◆ Exercise aim ◆
Every line holding the string "materials" should be gathered.

◆ Supplied information ◆
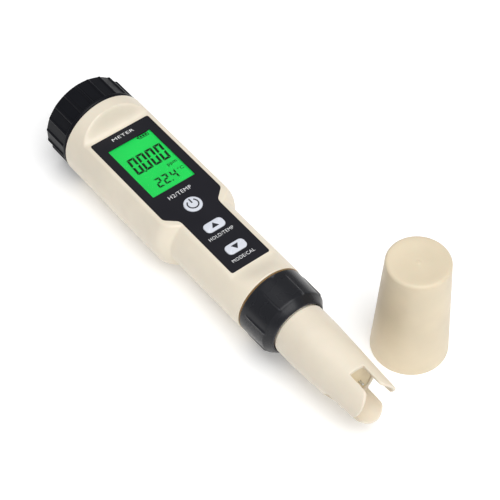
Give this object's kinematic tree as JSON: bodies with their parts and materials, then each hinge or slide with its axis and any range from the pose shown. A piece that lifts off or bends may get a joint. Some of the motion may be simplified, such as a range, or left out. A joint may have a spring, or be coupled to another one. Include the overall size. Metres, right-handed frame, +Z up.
{
  "type": "pen-style water tester",
  "caption": "Pen-shaped water tester with a flat label face, backlit display, press keys, screw battery cap, screw-on slotted probe and a tapered storage cap that stands beside it.",
  "frame": {"origin": "on the surface the object lies on, under the middle of the box that holds the pen and the storage cap", "axes": "+Z up out of the label face; +Y along the pen from the probe tip to the battery cap; +X towards the storage cap"},
  "size_m": [0.0758, 0.1934, 0.0523],
  "materials": {
    "cream_plastic": "fine matt moulding texture",
    "black_plastic": "satin",
    "label_film": "satin printed film",
    "clear_lens": "clear and polished",
    "display_glass": "backlit glass",
    "white_plastic": "smooth",
    "circuit_laminate": "solder resist",
    "chip_epoxy": "matt",
    "steel": "brushed",
    "gold_plate": "bright",
    "grey_key": "satin",
    "amber_rubber": "translucent, smooth",
    "black_rubber": "matt",
    "pale_rubber": "matt",
    "sensor_resin": "cast resin",
    "foam": "open cell sponge",
    "red_wire": "smooth",
    "flat_lead": "smooth"
  },
  "bodies": {
    "pen": {"housing": "cream_plastic", "overlay_label": "label_film", "display_window": "clear_lens", "lcd_panel": "display_glass", "display_frame": "white_plastic", "backlight": "white_plastic", "contact_strips": "black_rubber", "circuit_board": "circuit_laminate", "board_screws": "steel", "tact_switches": "chip_epoxy", "microcontroller": "chip_epoxy", "chip_parts": "chip_epoxy", "battery_holder": "black_plastic", "cell_1": "steel", "cell_2": "steel", "cell_3": "steel", "cell_4": "steel", "front_contact": "gold_plate", "battery_leads": "red_wire", "collar_gasket": "amber_rubber", "probe_socket": "black_plastic", "sensor_cable": "flat_lead"},
    "power_button": {"power_key": "grey_key"},
    "up_button": {"up_key": "grey_key"},
    "down_button": {"down_key": "grey_key"},
    "cap_gasket": {"battery_cap_gasket": "black_rubber"},
    "screw_cap": {"battery_cap": "black_plastic", "cap_contact_plate": "steel", "cap_contact_spring": "steel"},
    "probe_unit": {"probe_guard": "cream_plastic", "sensor_plug": "sensor_resin", "sensor_pins": "steel", "temperature_sensor": "steel", "sensor_leads": "red_wire", "probe_seal": "black_rubber", "probe_plug": "black_plastic", "plug_pins": "gold_plate"},
    "collar": {"probe_collar": "black_plastic"},
    "storage_cover": {"storage_cap": "cream_plastic", "storage_cap_seal": "pale_rubber", "storage_sponge": "foam"}
  },
  "joints": [
    {"name": "power_press", "type": "slide", "parent": "pen", "child": "power_button", "axis": [0, 0, -1], "range_m": [0, 0.0004], "stiffness_N_per_m": 1500, "springref_m": -0.0006},
    {"name": "up_press", "type": "slide", "parent": "pen", "child": "up_button", "axis": [0, 0, -1], "range_m": [0, 0.0004], "stiffness_N_per_m": 1500, "springref_m": -0.0006},
    {"name": "down_press", "type": "slide", "parent": "pen", "child": "down_button", "axis": [0, 0, -1], "range_m": [0, 0.0004], "stiffness_N_per_m": 1500, "springref_m": -0.0006},
    {"name": "battery_cap_advance", "type": "slide", "parent": "pen", "child": "cap_gasket", "axis": [0, 1, 0], "range_m": [0, 0.008]},
    {"name": "battery_cap_screw", "type": "hinge", "parent": "cap_gasket", "child": "screw_cap", "pos_m": [-0.01777, 0.0893, 0.0199], "axis": [0, 1, 0], "range_deg": [0, 1441]},
    {"name": "probe_withdraw", "type": "slide", "parent": "pen", "child": "probe_unit", "axis": [0, -1, 0], "range_m": [0, 0.006]},
    {"name": "collar_screw", "type": "hinge", "parent": "probe_unit", "child": "collar", "pos_m": [-0.01777, -0.0417, 0.0199], "axis": [0, -1, 0], "range_deg": [0, 1081]},
    {"name": "storage_cap_lift", "type": "slide", "parent": "pen", "child": "storage_cover", "axis": [0, 0, 1], "range_m": [0, 0.1]}
  ],
  "couplings": [
    {"joint": "battery_cap_screw", "follows": "battery_cap_advance", "rad_per_m": 3141.6},
    {"joint": "collar_screw", "follows": "probe_withdraw", "rad_per_m": 3141.6}
  ]
}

◆ Response ◆
Give this object's kinematic tree as JSON: bodies with their parts and materials, then each hinge or slide with its axis and any range from the pose shown. A piece that lifts off or bends may get a joint. Some of the motion may be simplified, such as a range, or left out. A joint may have a spring, or be coupled to another one. Include the overall size. Metres, right-handed frame, +Z up.
  "materials": {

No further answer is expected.